Grant intended to help ranchers and farmers

Rhett Wilkinson

                In the past month, Utah State University Extension has benefited financially in two big ways. One of these financial benefits can be attributed to a new faculty member who previously taught at the University of Nevada-Reno (UNR).

    Dillon Feuz, USU professor of applied economics, said one of the school’s chief marketing agencies received a grant of more than $300,000, while raking in even more money initially intended for UNR, due to a transfer that took a professor Reno to Logan.

    Last semester, the United States Department of Agriculture (USDA) awarded a $315,535 grant to Risk Management Education (RME) Programs for Utah Producers. The grant will provide risk management education for beginning and established agricultural producers as well as Native American producers throughout Utah. 

    The grant was awarded to USU for the fourth consecutive year. Feuz said its purpose is to improve risk management among farmers and ranchers.

    In the meantime, a collapse of the UNR college of agriculture, a result of the school’s finanical crisis and resulting faculty shake-up, led to an additional $247,461 attributed to Logan’s university.

    Kynda Curtis was part of the shake-up. As Curtis was convincing USDA  to provide the sizable grant to UNR, she also applied for her current USU position, extension specialist and associate professor for the department of applied economics. She said she applied because her UNR job was in jeopardy due to UNR’s need to cut back faculty because they were closing several of their colleges, including two-fifths of the college of agriculture.. UNR’s student newspaper said a state financial crisis resulted in $11 million taken from UNR for the 2009-10 school year, a projected 75-person faculty cutback by fall of this year.

    “Had (Nevada’s financial crisis) not been occurring, they might have been more upset (with USU receiving UNR’s grant),” said Curtis, who also said in the past two school years, the school has only received approximately 30 percent of what the state usually provides on an annual basis.

    “Basically, (UNR) is restructuring the college of agriculture at this point,” Curtis said.

    Ruby Ward, a USU associate professor for applied economics and extension specialist, said that Curtis did her best to leave Nevada in good hands, whether or not she was going to be leaving.

    “Kynda didn’t want to just leave Nevada in the air,” Ward said. “Knowing she was leaving, she applied for Utah State, but did it with programming in Nevada in mind.”

    Ward also recognized that there was no one waiting in the wings to take Curtis’ position and apply for the nearly quarter-million dollar grant.

    “Even if (UNR) wasn’t getting rid of her position, she was the only one with that position in working with (UNR) extension who was seeking the grant,” she said. “Someone else could’ve applied for it, but they didn’t have someone like Kynda. So someone else could’ve stepped in and tried, but there’s a learning curve.”

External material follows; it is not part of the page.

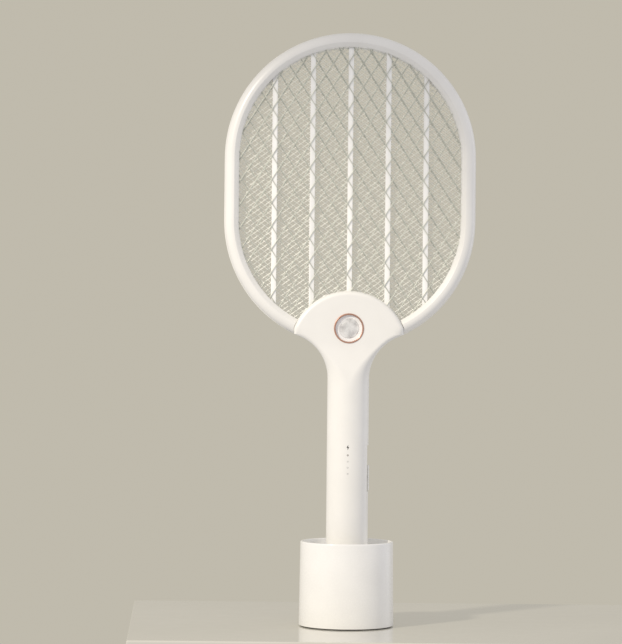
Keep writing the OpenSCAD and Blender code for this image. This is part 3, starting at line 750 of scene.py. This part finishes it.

    The purpose of both grants are to financially support programming workshops throughout the state that instruct farmers and ranchers in their businesses, including insurance management.

    “There are so many benefits that we can do through programming,” said Sara Drollette, USU Extension educator. “There are a lot of workshops and presentations that USU Extension provides. The focus of the grant is to help ag producers.”

    Although she now works in Logan, neither Curtis nor Feuz said they wouldn’t rule out seeking grants and holding workshops out-of-state.

    “For us, most of the time we should be in Utah,” Feuz said. “But most of us are on nine-month contracts, so we can justify spending time in other states. The way we’re working it, it doesn’t create extra work because we’re creating programs in Utah, but are often presenting them in Nevada anyway. The presentation is just a smaller portion (of the marketing niche).”

    The programming visits educate producers on fundamental budgeting and accounting work, tax issues, education on crop damage, livestock insurance and the producers’ position in the stock market. They also provide training on better ways to market commodities and products in the agriculture industry. The workshops reach multiple producers from across the state.

    Curtis often provided programs for Native Americans while employed by UNR due to Nevada’s numerous reservations. She said she will continue to do so at Utah State. She said there are unique aspects of holding workshops with Native Americans, while the particular niche also relates to traditional programming.

    “Sometimes Native Americans have different levels of education,” she said. “So, a lot of times we have to cover more basics. But the agricultural products they use are similar.”

    The workshops are aimed to reach audiences from high school students who may be part of Future Farmers of America to the experienced farmers and ranchers who have been in the industry for a half-century.